Avocat de longue date de l'usage de la force contre Aqmi et ses alliés qui tenaient le nord du Mali depuis l'an dernier, M. Issoufou a envoyé un bataillon de 500 militaires dans le cadre de la force africaine, la Mission internationale de soutien au Mali (Misma).
Les soldats nigériens, jugés solides et bien formés, sont avec le contingent tchadien les troupes africaines les plus engagées aux côtés des armées française et malienne.
Drones américains
Sur le front intérieur, les autorités de Niamey ne jurent que par la "prévention".
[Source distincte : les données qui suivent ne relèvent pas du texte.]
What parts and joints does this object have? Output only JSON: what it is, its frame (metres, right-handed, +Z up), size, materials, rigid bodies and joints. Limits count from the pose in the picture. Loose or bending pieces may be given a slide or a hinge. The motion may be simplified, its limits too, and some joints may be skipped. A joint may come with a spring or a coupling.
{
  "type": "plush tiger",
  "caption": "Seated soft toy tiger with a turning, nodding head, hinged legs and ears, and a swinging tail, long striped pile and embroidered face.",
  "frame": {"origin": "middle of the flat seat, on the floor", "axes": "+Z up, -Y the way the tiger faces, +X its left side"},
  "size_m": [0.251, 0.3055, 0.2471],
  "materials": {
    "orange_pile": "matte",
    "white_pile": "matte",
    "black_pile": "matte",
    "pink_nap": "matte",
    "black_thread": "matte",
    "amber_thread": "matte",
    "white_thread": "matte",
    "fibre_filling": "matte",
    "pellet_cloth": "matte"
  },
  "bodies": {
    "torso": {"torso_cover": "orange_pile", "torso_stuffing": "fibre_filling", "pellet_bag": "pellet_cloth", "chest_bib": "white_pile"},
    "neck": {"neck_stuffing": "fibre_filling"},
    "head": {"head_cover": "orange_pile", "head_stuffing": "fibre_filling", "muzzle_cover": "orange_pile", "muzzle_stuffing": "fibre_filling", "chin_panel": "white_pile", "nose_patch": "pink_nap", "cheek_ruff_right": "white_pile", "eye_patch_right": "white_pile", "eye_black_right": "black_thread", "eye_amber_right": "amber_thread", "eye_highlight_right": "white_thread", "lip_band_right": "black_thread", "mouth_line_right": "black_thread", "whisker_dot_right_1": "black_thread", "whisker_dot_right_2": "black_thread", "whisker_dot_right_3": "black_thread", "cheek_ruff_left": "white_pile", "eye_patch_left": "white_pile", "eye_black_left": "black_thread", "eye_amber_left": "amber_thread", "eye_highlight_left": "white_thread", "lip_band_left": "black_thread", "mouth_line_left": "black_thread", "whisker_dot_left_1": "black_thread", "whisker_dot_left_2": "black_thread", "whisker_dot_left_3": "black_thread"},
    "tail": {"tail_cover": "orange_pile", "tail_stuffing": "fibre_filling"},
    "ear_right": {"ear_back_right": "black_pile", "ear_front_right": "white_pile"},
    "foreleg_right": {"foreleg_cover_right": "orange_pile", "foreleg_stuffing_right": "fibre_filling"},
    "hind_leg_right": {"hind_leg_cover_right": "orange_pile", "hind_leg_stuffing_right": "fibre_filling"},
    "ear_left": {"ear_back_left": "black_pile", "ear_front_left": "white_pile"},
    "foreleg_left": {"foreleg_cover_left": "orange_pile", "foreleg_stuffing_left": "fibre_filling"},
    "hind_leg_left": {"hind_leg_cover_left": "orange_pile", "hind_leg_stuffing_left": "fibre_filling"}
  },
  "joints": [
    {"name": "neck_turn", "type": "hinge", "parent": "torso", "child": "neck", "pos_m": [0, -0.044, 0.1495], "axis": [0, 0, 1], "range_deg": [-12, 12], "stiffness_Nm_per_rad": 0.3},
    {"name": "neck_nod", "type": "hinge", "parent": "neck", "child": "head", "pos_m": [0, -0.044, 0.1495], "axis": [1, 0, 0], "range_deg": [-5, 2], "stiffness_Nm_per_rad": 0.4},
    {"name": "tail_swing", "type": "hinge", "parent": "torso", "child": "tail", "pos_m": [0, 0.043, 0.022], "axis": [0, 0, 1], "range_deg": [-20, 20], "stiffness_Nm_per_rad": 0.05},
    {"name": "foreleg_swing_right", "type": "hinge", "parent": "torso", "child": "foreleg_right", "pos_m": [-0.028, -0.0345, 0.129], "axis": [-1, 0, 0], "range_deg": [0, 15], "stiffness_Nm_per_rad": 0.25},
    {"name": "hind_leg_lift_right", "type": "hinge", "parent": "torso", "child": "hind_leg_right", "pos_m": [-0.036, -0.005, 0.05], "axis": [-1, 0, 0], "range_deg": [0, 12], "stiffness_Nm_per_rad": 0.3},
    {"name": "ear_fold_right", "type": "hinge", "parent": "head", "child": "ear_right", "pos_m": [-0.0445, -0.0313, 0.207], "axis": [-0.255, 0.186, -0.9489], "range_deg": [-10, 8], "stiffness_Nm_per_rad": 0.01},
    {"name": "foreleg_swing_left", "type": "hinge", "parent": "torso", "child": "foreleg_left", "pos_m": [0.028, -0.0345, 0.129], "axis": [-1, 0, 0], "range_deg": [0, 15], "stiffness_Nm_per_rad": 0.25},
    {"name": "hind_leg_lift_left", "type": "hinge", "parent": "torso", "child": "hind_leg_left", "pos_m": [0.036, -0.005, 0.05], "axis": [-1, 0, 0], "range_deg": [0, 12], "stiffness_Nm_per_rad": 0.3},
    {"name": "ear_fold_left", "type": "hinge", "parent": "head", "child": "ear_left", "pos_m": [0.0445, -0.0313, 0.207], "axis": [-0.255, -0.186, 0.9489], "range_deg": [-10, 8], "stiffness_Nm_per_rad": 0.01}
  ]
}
Car, reconnaissait récemment le président de l'Assemblée nationale Hama Amadou, les forces de la "terreur" risquent de "se déployer en direction du Niger", après la prise d'otages massive sur un site gazier en Algérie en janvier.
Cette attaque a d'ailleurs conduit Paris à envoyer des éléments des forces spéciales pour protéger les sites d'Areva dans le nord du Niger.
Le gouvernement nigérien affirme faire son possible pour sécuriser les quelque 800 km de frontière avec le Mali et parer ainsi à toute infiltration d'islamistes en fuite.
Mais, "malgré toute la bonne volonté des forces de sécurité, il est impossible de tout contrôler", souligne un familier des cercles dirigeants.
Les drones américains qui devraient prochainement être stationnés au Niger pour surveiller les activités islamistes dans le Sahel ne seront donc pas de trop pour Niamey.
En proie, comme le Mali, à des rébellions touareg ces dernières décennies, le Niger suit aussi de près le rôle que vont jouer les Touareg du Mouvement national de libération de l'Azawad (MNLA), groupe à l'origine de la chute du Nord malien mais considéré par Bamako comme son seul interlocuteur futur parmi les mouvements armés.
En réclamant avec force le désarmement du MNLA et en refusant toute négociation avec ce mouvement qui prône l'autodétermination, le président nigérien a surpris.
C'est qu'"il risque gros, son pays encourt un traquenard", explique un diplomate africain à Niamey.
"Si on satisfait les revendications de ce groupe armé touareg, la tentation sera très grande chez leurs frères touareg du Niger, qui se contentent pour l'instant d'un système de gestion décentralisé de leur zone. Le nord du Niger vit certes une accalmie, mais tout peut aller très vite", prévient-il.
La communauté touareg du Niger - autour de 9% des 15 millions d'habitants - ne va pas "déterrer la hache de guerre", affirme pourtant un ex-chef rebelle touareg depuis la ville d'Agadez (nord), coeur de la région touareg.
De nombreux cadres des anciennes rébellions (la dernière remonte à 2007-2009) ont été intégrés à l'appareil d'Etat à Niamey ou élus dans le Nord.
Et, symbole des symboles, c'est un Touareg, Brigi Rafini, que le président a nommé Premier ministre à son arrivée en 2011.
Au Mali, "il faut évacuer le problème MNLA par le dialogue", avertit cependant l'ancien responsable rebelle. "Sinon, la tension ne baissera jamais dans le nord du Mali et dans le Sahel".